Coppinger has handled the duties of that position competently. And we recommend an enthusiastic vote for him in the March 6 Republican primary -- where he will face Basil Marceaux Sr. and contractor William Turner -- and later in the August election to serve out the rest of Ramsey's term.

The GOP winner on March 6 will face UTC political science professor Richard "Rick" Wilson in the August election. Wilson is unopposed in the Democratic primary, and Richard Ford, who works at Miller Industries, is running as an independent.

Coppinger, who long served in the Chattanooga Fire Department, makes it a point to pursue goals positively and to avoid needless controversy.

"I take pride in the fact that I've spent my entire adult life trying to work with other people," he said in the Times Free Press.

His steady hand has aided economic growth in the county. He helped put the finishing touches on a deal with Internet retail giant Amazon to open a massive distribution center at Enterprise South industrial park. The site has 1,700 employees today, plus hundreds more seasonal employees around Christmas. Total capital investment in the county from new or expanded businesses during Coppinger's term has been over $120 million.
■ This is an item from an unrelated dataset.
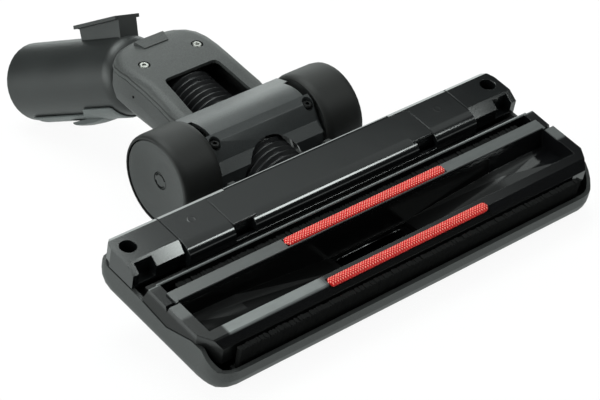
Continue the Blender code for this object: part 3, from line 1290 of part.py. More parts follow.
def main():
    for obj in list(bpy.data.objects):
        bpy.data.objects.remove(obj)
    charcoal = material("charcoal_plastic", (0.035, 0.037, 0.038), 0.48)
    gloss = material("black_gloss_plastic", (0.008, 0.009, 0.010), 0.16)
    grey = material("dark_grey_plastic", (0.045, 0.048, 0.050), 0.42)
    rubber = material("wheel_rubber", (0.028, 0.028, 0.027), 0.72)
    hose = material("hose_plastic", (0.030, 0.031, 0.032), 0.38)
    red = material("red_lint_fabric", (0.62, 0.06, 0.05), 0.85)
    bristle = material("black_bristle", (0.010, 0.010, 0.010), 0.7)
    steel = material("zinc_steel", (0.62, 0.62, 0.60), 0.3, 1.0)

    root = empty("head_frame", None)
    top_cover(charcoal, root)
    sole_plate(gloss, root)
    lint_strips(red, root)
    rear_bar(gloss, root)
    rear_insert(gloss, root)
    throat_duct(grey, root)
    axle_carriage(grey, root)
    axle_housing(grey, root)
    flex_hose(hose, root)
    cuff("hose_cuff_front", HOSE_START - 2.7, HOSE_START - CLEARANCE, DUCT_RADIUS, HOSE_BORE, grey, root)
    for side, label in ((-1, "left"), (1, "right")):
        end_block(side, gloss, root)
        pedal_pin(side, steel, root)
        axle_pin(side, steel, root)
        seat = (side * HOUSING_SCREW_X, HOUSING_SCREW_Y, 41.6 + CLEARANCE)
        screw(f"housing_screw_{label}", seat, 2.9, 2.0, 1.4, 9.0, steel, root)
        screw(f"bar_screw_{label}", (side * HOLE_X, HOLE_Y, HOLE_FLOOR_Z + CLEARANCE), 3.4, 2.2, 1.6, 10.0,
              steel, root)
        wheel(side, grey, rubber, grey, root)

    lift = empty("brush_lift_axis", root)
    bristle_strips(bristle, lift)
    brush_frame(grey, lift)
    pedal_place = (0.0, HINGE_Y, HINGE_Z)
    pedal_axis = empty("pedal_axis", root, pedal_place)
    foot_pedal(charcoal, pedal_axis, pedal_place).location = (0, 0, 0)

    neck_place = (0.0, AXLE_Y, AXLE_Z)
    neck_axis = empty("neck_axis", root, neck_place)
    neck_frame = empty("neck_frame", neck_axis, tuple(-Vector(neck_place)))
    neck_pieces(charcoal, steel, neck_frame, (0, 0, 0))
    bearing_plate(grey, neck_frame, (0, 0, 0))
    cuff("hose_cuff_rear", HOSE_END + CLEARANCE, SLEEVE_FRONT - CLEARANCE, SLEEVE_FLANGE, SLEEVE_BORE,
         grey, neck_frame)

    swivel_place = (0.0, BEND_Y, DUCT_Z)
    swivel_axis = empty("swivel_axis", neck_frame, swivel_place)
    tube_frame = empty("tube_frame", swivel_axis, tuple(-Vector(swivel_place)))
    swivel_tube(charcoal, tube_frame, (0, 0, 0))
    saddle(grey, tube_frame, (0, 0, 0))
    release_lever(grey, tube_frame)
    swivel_axis.rotation_euler.y = math.radians(SWIVEL_REST)
    set_down(root, AXLE_Y - 50.0)


main()
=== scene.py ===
# %% [markdown]
# # A vacuum floor brush, lying on its back
# The brush lies with its sole up. Its shape and joints come from a finished engineering model, and
# this lesson gives it its looks: the moulded plastics, the woven lint strips, the bristles, the
# hose, and a plain studio round it. Everything is measured in metres, in the frame of the model.

# %% Load the model
import json
import math
import random

import bmesh
import bpy
from mathutils import Matrix, Vector


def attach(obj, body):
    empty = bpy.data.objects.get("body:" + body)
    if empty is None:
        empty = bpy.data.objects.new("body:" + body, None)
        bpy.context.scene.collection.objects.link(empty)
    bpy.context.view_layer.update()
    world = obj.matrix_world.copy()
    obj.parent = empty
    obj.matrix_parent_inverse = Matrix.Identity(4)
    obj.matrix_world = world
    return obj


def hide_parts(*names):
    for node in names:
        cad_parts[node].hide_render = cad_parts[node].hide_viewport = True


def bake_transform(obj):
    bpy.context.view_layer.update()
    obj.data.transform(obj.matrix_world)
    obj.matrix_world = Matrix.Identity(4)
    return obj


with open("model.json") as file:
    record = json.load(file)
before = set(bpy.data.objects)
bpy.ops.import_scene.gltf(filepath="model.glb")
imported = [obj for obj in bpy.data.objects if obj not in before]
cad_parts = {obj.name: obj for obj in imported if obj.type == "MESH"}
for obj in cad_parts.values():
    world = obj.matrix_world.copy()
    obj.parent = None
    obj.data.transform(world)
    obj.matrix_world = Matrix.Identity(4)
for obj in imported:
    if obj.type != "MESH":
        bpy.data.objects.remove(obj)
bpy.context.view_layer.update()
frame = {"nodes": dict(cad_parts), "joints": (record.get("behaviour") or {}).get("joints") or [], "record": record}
print("pieces in the model:", len(frame["nodes"]))

# %% [markdown]
# ## The head's own frame
# The head is tipped a little, because it rests on its cover and on the end of the tube. Shapes are
# far easier to think about in a frame that is square to the sole: X across the head, Y to the rear,
# Z out of the sole, in millimetres. The model's joints tell where that frame is. The bristles slide
# straight out of the sole, which gives its Z, and the neck turns about the axle, which gives a
# point that we know.

# %% The head's frame from two joints
MM = 0.001
AXLE = Vector((0.0, 131.4, 22.4))

joints = {joint["name"]: joint for joint in frame["joints"]}
head_z = Vector(joints["brush_lift"]["axis"]).normalized()
head_x = Vector((1.0, 0.0, 0.0))
head_y = head_z.cross(head_x)
turn = Matrix((head_x, head_y, head_z)).transposed().to_4x4()
shift = Vector(joints["neck_tilt"]["pos_m"]) - turn @ (AXLE * MM)
to_world = Matrix.Translation(shift) @ turn @ Matrix.Scale(MM, 4)
print("the head leans", round(math.degrees(math.atan2(-head_z.y, head_z.z)), 2), "degrees")

# %% [markdown]
# ## A short way to write shaders
# Blender's shader editor draws a material as boxes and wires. In code the same wires read better as
# sums, so a small class wraps one output of a node, and the signs + - * / ** on it make the Math
# nodes. Every other node comes from one method, which takes the node's type, its settings and its
# inputs. It serves the world of the studio as well as the materials.

# %% Numbers that vary, and the nodes they come from
class Varying:
    """One number output of a node. Arithmetic on it adds Math nodes."""

    def __init__(self, shading, socket):
        self.shading = shading
        self.socket = socket

    def __add__(self, other):
        return self.shading.work("ADD", self, other)

    def __radd__(self, other):
        return self.shading.work("ADD", other, self)

    def __sub__(self, other):
        return self.shading.work("SUBTRACT", self, other)

    def __rsub__(self, other):
        return self.shading.work("SUBTRACT", other, self)

    def __mul__(self, other):
        return self.shading.work("MULTIPLY", self, other)

    def __rmul__(self, other):
        return self.shading.work("MULTIPLY", other, self)

    def __truediv__(self, other):
        return self.shading.work("DIVIDE", self, other)

    def __rtruediv__(self, other):
        return self.shading.work("DIVIDE", other, self)

    def __pow__(self, other):
        return self.shading.work("POWER", self, other)

    def __rpow__(self, other):
        return self.shading.work("POWER", other, self)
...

He does not claim all the credit for that, of course. The city of Chattanooga and factors such as a good local workforce and Tennessee's low taxes played vital roles as well. But the stability Coppinger brings to the table makes it easier for companies to invest here with confidence.

He also budgets conservatively. The county faced a multimillion-dollar shortfall last year and ultimately made the hard decision to cut $13 million from the budget -- which included some layoffs.

His sound leadership and willingness to make tough decisions recommend Coppinger's continued service.